The Cycle of Entitlement

I sat in a room tonight with 1000+ high school students and heard the story of a fellow leader. A beautiful woman who at 16 was a high school dropout, homeless, and with a history of abuse and alone. It was the cycle of poverty at its cruelest. She was then asked what would have happened if someone had come alongside her at 16 (or earlier) and offered her love and asked nothing in return? What would have happened if she had been loved instead of used? Cared for instead of taken advantage of? Looked after instead of constantly having to look over her shoulder?

With tears in her eyes she said. “Life, it would have meant life.”

And I thought didn’t he just describe the call of a Christian?

You see all too often I think we blame other people’s hardships on the cycle of poverty, pain, or poor choices. We brush away our call to step into other peoples horrific stories as nothing more than a flip chart on a government website.

When I think about my upbringing I think of my Santa Claus Christmases, my family vacations, and my daddy daughter dates. I think of prom dresses and the ability to feel secure and I wonder why I never saw the hurting around me. I wonder why I never came face to face with the abused and saw the incredibly opportunity I had to help? What I failed to see was that while the cycle of poverty might be hard to break the cycle of entitlement is iron clad. I never saw the hurting because I never had to. I grew up believing (and not because I was taught this) I was just entitled to certain things other only dreamed of. I grew up believing that the only person I had to worry about was myself. I relished in success and blamed others for my failure. At my core I just expected life to be good to me.

Then I got to know Jesus and the hurting around me started to collide with what I said I believed. I saw why my family did certain things like help others, befriend the friendless, and give generously. All the sudden the people I most greatly respected didn’t have things they had a heart posture for others. All of the sudden I didn’t want a life headed for comfort I wanted a life headed for Jesus. I wanted to be made a fool if only to be told by my savior one day, well done.

However the cycle is hard to break. When we had kids suddenly I wanted to keep the cycle going. I wanted to pass down the sheer coincidence I was handed at birth. I wanted my kids to never hurt but when I started having to tell my two year old about Jesus I realized she wouldn’t buy into a savior that kept her comfortable.

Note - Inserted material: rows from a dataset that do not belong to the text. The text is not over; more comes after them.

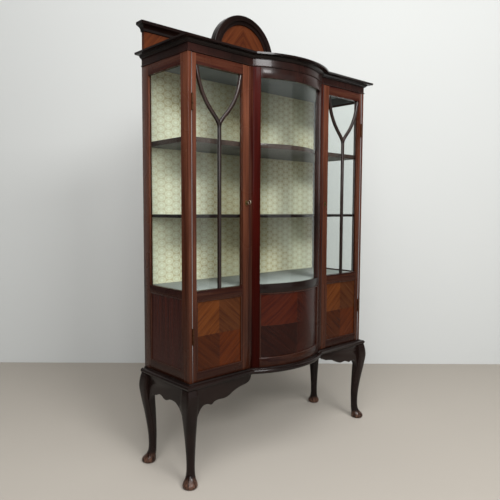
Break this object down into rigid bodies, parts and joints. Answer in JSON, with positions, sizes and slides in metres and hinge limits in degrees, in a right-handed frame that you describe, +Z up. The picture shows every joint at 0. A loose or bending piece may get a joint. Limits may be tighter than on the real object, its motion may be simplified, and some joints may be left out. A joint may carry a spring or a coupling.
{
  "type": "china cabinet",
  "caption": "Bow-fronted glazed china cabinet on cabriole legs, with hinged astragal doors, fixed bowed centre, lined shelves and an arched gallery.",
  "frame": {"origin": "on the floor, under the centre of the whole cabinet's bounding box", "axes": "+Z up; the front with the doors faces -Y; +X is the right-hand side seen from the front"},
  "size_m": [1.082, 0.4062, 1.8748],
  "materials": {
    "dark_mahogany": "french polished, nearly black",
    "mahogany": "french polished red-brown",
    "veneer": "quartered mahogany veneer, polished",
    "back_board": "plain unpolished board",
    "lining": "cream figured cloth lining",
    "glass": "clear drawn sheet glass",
    "brass": "aged brass",
    "lock_steel": "dull steel"
  },
  "bodies": {
    "carcass": {"base_board": "dark_mahogany", "frieze": "dark_mahogany", "cornice": "dark_mahogany", "gallery_arch": "dark_mahogany", "left_gallery_cap": "dark_mahogany", "right_gallery_cap": "dark_mahogany", "left_front_leg": "dark_mahogany", "right_front_leg": "dark_mahogany", "left_back_leg": "dark_mahogany", "right_back_leg": "dark_mahogany", "left_front_apron": "dark_mahogany", "right_front_apron": "dark_mahogany", "left_side_apron": "dark_mahogany", "right_side_apron": "dark_mahogany", "left_side_frame": "mahogany", "right_side_frame": "mahogany", "left_side_panel": "mahogany", "right_side_panel": "mahogany", "left_bow_post": "mahogany", "right_bow_post": "mahogany", "left_bow_stile": "mahogany", "right_bow_stile": "mahogany", "bow_bottom_rail": "mahogany", "bow_middle_rail": "mahogany", "bow_top_rail": "mahogany", "middle_shelf": "mahogany", "upper_shelf": "mahogany", "top_board": "mahogany", "bow_panel": "veneer", "gallery_board": "veneer", "back_panel": "back_board", "back_rail": "back_board", "ceiling_board": "back_board", "display_floor": "lining", "left_side_glass": "glass", "right_side_glass": "glass", "bow_glass": "glass", "left_lower_hinge_frame_leaf": "brass", "left_upper_hinge_frame_leaf": "brass", "right_lower_hinge_frame_leaf": "brass", "right_upper_hinge_frame_leaf": "brass"},
    "left_door": {"left_door_frame": "mahogany", "left_door_glass": "glass", "left_door_bars": "dark_mahogany", "left_door_panel": "veneer", "left_lower_hinge_door_leaf": "brass", "left_upper_hinge_door_leaf": "brass", "left_lock_case": "lock_steel", "left_escutcheon": "brass"},
    "right_door": {"right_door_frame": "mahogany", "right_door_glass": "glass", "right_door_bars": "dark_mahogany", "right_door_panel": "veneer", "right_lower_hinge_door_leaf": "brass", "right_upper_hinge_door_leaf": "brass", "right_lock_case": "lock_steel", "right_escutcheon": "brass"},
    "left_key": {"left_door_key": "brass"},
    "left_bolt": {"left_lock_bolt": "brass"},
    "right_bolt": {"right_lock_bolt": "brass"}
  },
  "joints": [
    {"name": "left_door_hinge", "type": "hinge", "parent": "carcass", "child": "left_door", "pos_m": [-0.4935, -0.11253, 0.9785], "axis": [0, 0, -1], "range_deg": [0, 170]},
    {"name": "right_door_hinge", "type": "hinge", "parent": "carcass", "child": "right_door", "pos_m": [0.4935, -0.11253, 0.9785], "axis": [0, 0, 1], "range_deg": [0, 170]},
    {"name": "left_key_turn", "type": "hinge", "parent": "left_door", "child": "left_key", "pos_m": [-0.236, -0.10913, 1.048], "axis": [0, 1, 0], "range_deg": [0, 180]},
    {"name": "left_bolt_slide", "type": "slide", "parent": "left_door", "child": "left_bolt", "axis": [1, 0, 0], "range_m": [0, 0.008]},
    {"name": "right_bolt_slide", "type": "slide", "parent": "right_door", "child": "right_bolt", "axis": [-1, 0, 0], "range_m": [0, 0.008]}
  ],
  "couplings": [
    {"joint": "left_bolt_slide", "follows": "left_key_turn", "m_per_rad": 0.002546}
  ]
}
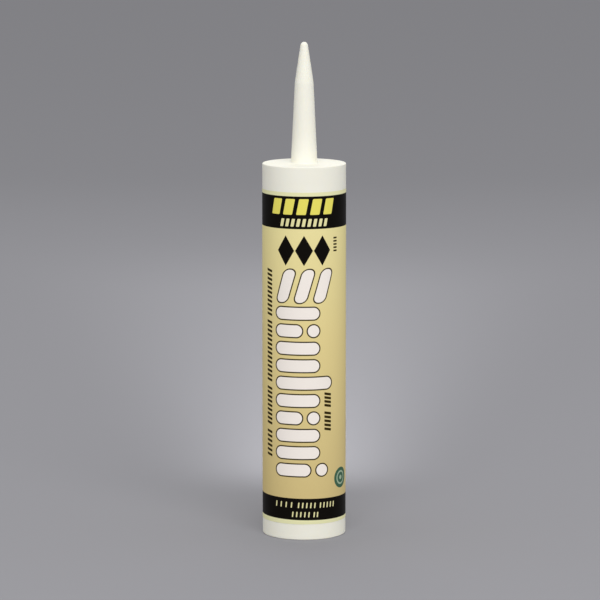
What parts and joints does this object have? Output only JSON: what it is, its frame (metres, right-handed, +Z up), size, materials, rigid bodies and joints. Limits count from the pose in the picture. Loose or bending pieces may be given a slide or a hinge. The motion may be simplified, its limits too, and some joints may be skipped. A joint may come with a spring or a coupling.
{
  "type": "caulk tube",
  "caption": "White moulded sealant cartridge with a closed tapered nozzle and flat shoulder, a printed wrap label, and a ribbed plunger that slides up the bore.",
  "frame": {"origin": "centre of the foot, on the surface that the tube stands on", "axes": "+Z up along the barrel's axis towards the nozzle's tip, -Y towards the printed front, label's lap at +Y"},
  "size_m": [0.0486, 0.0487, 0.2874],
  "materials": {
    "barrel_plastic": "satin white moulded polyethylene",
    "plunger_plastic": "soft satin, milky",
    "sealant_paste": "wet paste",
    "label_film": "printed film, soft gloss"
  },
  "bodies": {
    "cartridge": {"cartridge": "barrel_plastic", "label": "label_film", "sealant": "sealant_paste"},
    "plunger": {"plunger": "plunger_plastic"}
  },
  "joints": [
    {"name": "plunger_slide", "type": "slide", "parent": "cartridge", "child": "plunger", "axis": [0, 0, 1], "range_m": [0, 0.1834], "deforming": ["sealant"]}
  ]
}
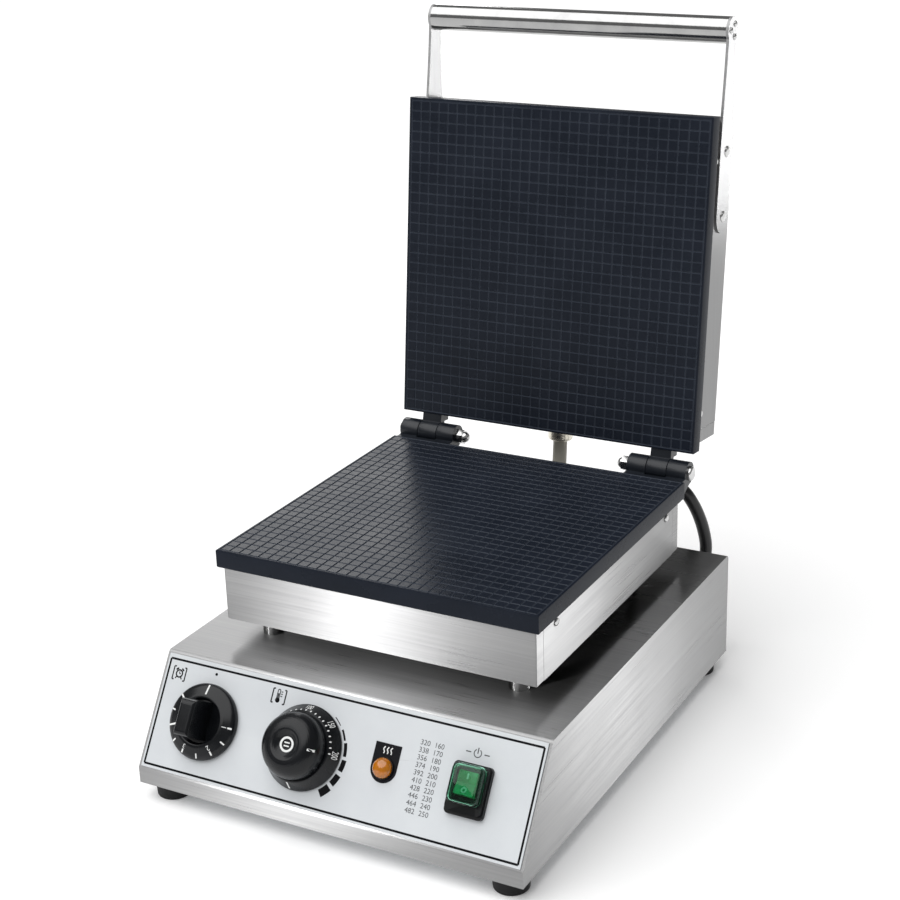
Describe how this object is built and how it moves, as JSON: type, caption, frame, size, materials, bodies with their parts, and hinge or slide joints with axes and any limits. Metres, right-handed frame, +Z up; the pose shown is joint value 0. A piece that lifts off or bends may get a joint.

Why send a blameless man to die on a cross if only to rescue a few?  I realized that the best conversation I could have would be a faith lived out and not at the sacrifice of my responsibilities but with the prayer that God would live in my home.

I don’t want God to be the dormant cross hanging on my wall, I want to feel his breath on my family like you feel a sea breeze. I want him to change us. Sure I want good things for my kids but what I really want is a life full of purpose not things, a life filled with the hurting colliding with the blessed, and a life where they hear from God and they just say yes because faith without deeds is dead and I’m not ready to bury mine just yet.